● **Exercise data**:
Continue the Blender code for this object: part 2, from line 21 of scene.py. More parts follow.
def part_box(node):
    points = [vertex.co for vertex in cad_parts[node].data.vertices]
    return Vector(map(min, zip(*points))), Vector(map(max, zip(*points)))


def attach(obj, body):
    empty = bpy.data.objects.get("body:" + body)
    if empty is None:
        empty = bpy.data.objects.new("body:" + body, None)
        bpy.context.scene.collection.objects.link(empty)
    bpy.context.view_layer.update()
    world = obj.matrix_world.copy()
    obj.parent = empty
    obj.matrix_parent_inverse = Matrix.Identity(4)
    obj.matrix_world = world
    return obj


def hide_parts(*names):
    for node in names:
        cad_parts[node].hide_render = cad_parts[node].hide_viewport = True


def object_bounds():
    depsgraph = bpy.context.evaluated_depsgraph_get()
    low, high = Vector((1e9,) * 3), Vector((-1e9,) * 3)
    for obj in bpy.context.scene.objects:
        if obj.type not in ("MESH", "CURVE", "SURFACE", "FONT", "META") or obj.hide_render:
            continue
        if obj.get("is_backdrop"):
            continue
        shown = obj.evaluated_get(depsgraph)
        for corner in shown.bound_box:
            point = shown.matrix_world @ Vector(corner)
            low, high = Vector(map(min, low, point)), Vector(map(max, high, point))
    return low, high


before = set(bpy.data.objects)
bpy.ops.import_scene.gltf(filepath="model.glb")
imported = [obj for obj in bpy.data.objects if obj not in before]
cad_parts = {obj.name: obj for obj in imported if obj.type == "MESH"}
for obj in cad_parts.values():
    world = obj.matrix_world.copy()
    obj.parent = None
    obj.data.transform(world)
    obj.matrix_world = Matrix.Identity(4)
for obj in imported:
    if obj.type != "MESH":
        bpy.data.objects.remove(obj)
==
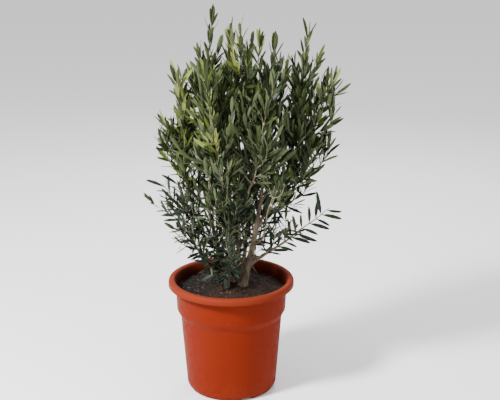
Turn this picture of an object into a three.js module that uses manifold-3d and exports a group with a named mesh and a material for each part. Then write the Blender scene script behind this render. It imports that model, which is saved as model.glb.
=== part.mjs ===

● **Given task**: Beginning with the line containing "imported = [obj" and ending with the line containing "obj.matrix_world = Matrix.Identity(4)", extract those lines exactly from the listing above, and only those.

● **Exercise solution**:
imported = [obj for obj in bpy.data.objects if obj not in before]
cad_parts = {obj.name: obj for obj in imported if obj.type == "MESH"}
for obj in cad_parts.values():
    world = obj.matrix_world.copy()
    obj.parent = None
    obj.data.transform(world)
    obj.matrix_world = Matrix.Identity(4)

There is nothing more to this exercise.